From the perspective of corrosion protection mechanisms, all types of coatings should exhibit good corrosion resistance during the test period. However, the corrosion protection mechanisms of powder epoxy coatings, epoxy coatings, and Wuxi anti-fouling coatings all involve the formation of a dense, uniform protective film to prevent moisture, oxygen, and other corrosive media from eroding the substrate. Once defects occur in the coatings, it can greatly reduce their corrosion resistance and may lead to rapid corrosion evolution. During the experimental process, coatings may inevitably exhibit various degrees of deficiencies, such as uneven coating implementation, coating fracture or cracking, improper surface treatment of the metal, electrolytic corrosion, etc. Especially at the edges of the specimens, coating defects are more likely to occur. For instance, at the edges and corners of specimens, uneven coating implementation may lead to insufficient coating thickness or coating defects, exposing the metal to corrosion. Additionally, stress concentration at the edges and corners of specimens may cause coating fracture or cracking, exposing the metal surface to environmental corrosion. Furthermore, the reasons for the above results are also related to the quantity and quality of the collected original image data. Particularly when the quantity is insufficient, the model training samples may be inadequate, leading to deviations in the model’s detection results. For example, in the 24-month natural exposure test, the original image data for the specimens with four types of coatings were fewer than 10 images. This insufficient data for model training may result in non-generalizable model recognition results.

5. Conclusions

Coastal areas face severe corrosion issues, posing significant risks and economic losses to equipment, personnel, and the environment. With technological advancements, machine vision techniques have been widely employed in the detection and identification of metal corrosion to enhance detection accuracy and reduce maintenance costs. This study proposes an improved YOLO v5-GOLD-NWD model architecture and trains it using corrosion data from the National Center for Materials Corrosion and Protection Science in China. A comparison with the traditional YOLO v5 and the improved YOLO v5-NWD models reveals that the proposed YOLO v5-GOLD-NWD model outperforms in detection accuracy, achieving a precision rate of 78%, a 4% improvement over the traditional YOLO v5 models. The YOLO v5-GOLD-NWD model proposed in this paper performs effectively in water corrosion detection, especially for the Zhoushan seawater station samples described in this study.

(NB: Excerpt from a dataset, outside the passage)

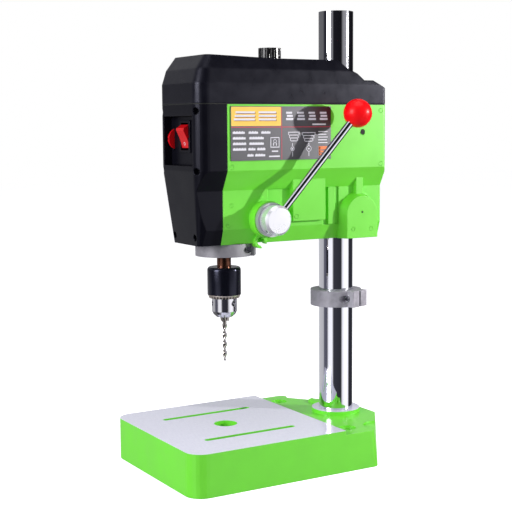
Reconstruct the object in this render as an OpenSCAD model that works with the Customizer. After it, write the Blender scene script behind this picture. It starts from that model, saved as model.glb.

This study reveals that, in terms of the probability of corrosion occurrence, specimens with epoxy coatings had the highest probability after 24 months, followed by Wuxi anti-fouling and chlorinated rubber coatings, with powder epoxy and fluorocarbon coatings having relatively lower probabilities. After 60 months, specimens with powder epoxy coatings exhibited the highest probability of corrosion, followed by chlorinated rubber and epoxy coatings, while fluorocarbon coatings had the lowest probability, suggesting superior long-term corrosion resistance. Overall, in the corrosive environment where Zhoushan Seawater Station is located, fluorocarbon coatings prove to be the most effective for long-term corrosion protection, while other coatings may falter under prolonged exposure. Powder epoxy coatings, initially resilient, show degradation over time, limiting their suitability for extended corrosion protection. Epoxy coatings, though widely used, exhibit significant deterioration, particularly after 60 months, potentially compromising long-term protection. Chlorinated rubber coatings, while moderately effective initially, demonstrate increasing corrosion severity over time compared to fluorocarbon coatings, indicating limitations in long-term performance. The Wuxi anti-fouling coating, while initially dispersing corrosion points, exhibits significant corrosion, except in the central part, suggesting inferior corrosion resistance. Hence, it may not be ideal for applications requiring robust and durable corrosion protection. In summary, the long-term corrosion resistance of the coatings mentioned in this study rank as follows: fluorocarbon, powder epoxy, chlorinated rubber, epoxy, and Wuxi anti-fouling. It is worthy to note that the epoxy coating, with a thinner thickness of 290 µm compared to other coatings, might exhibit more significant corrosion effects.

Despite the improved accuracy in metal corrosion detection demonstrated by the proposed model compared to traditional YOLO v5 and YOLO v5 NWD models, several limitations remain. The dataset’s quality and quantity constrain further comprehensive validation and optimization of the model. Enhancing the model’s robustness and generalization capabilities is necessary to tackle corrosion detection tasks under varying environmental conditions and complex scenarios. Additionally, the evaluation of coating corrosion resistance may lack universality due to insufficient data samples, and this study does not extensively discuss the long-term performance (beyond 60 months) of some coatings, potentially affecting the comprehensive assessment of their effectiveness. Future research will address these limitations by expanding the dataset and conducting extensive field testing to validate and refine the model’s practicality and reliability. These efforts aim to improve metal corrosion detection accuracy and provide effective corrosion protection solutions across various environments, advancing the field’s technological progress and application development.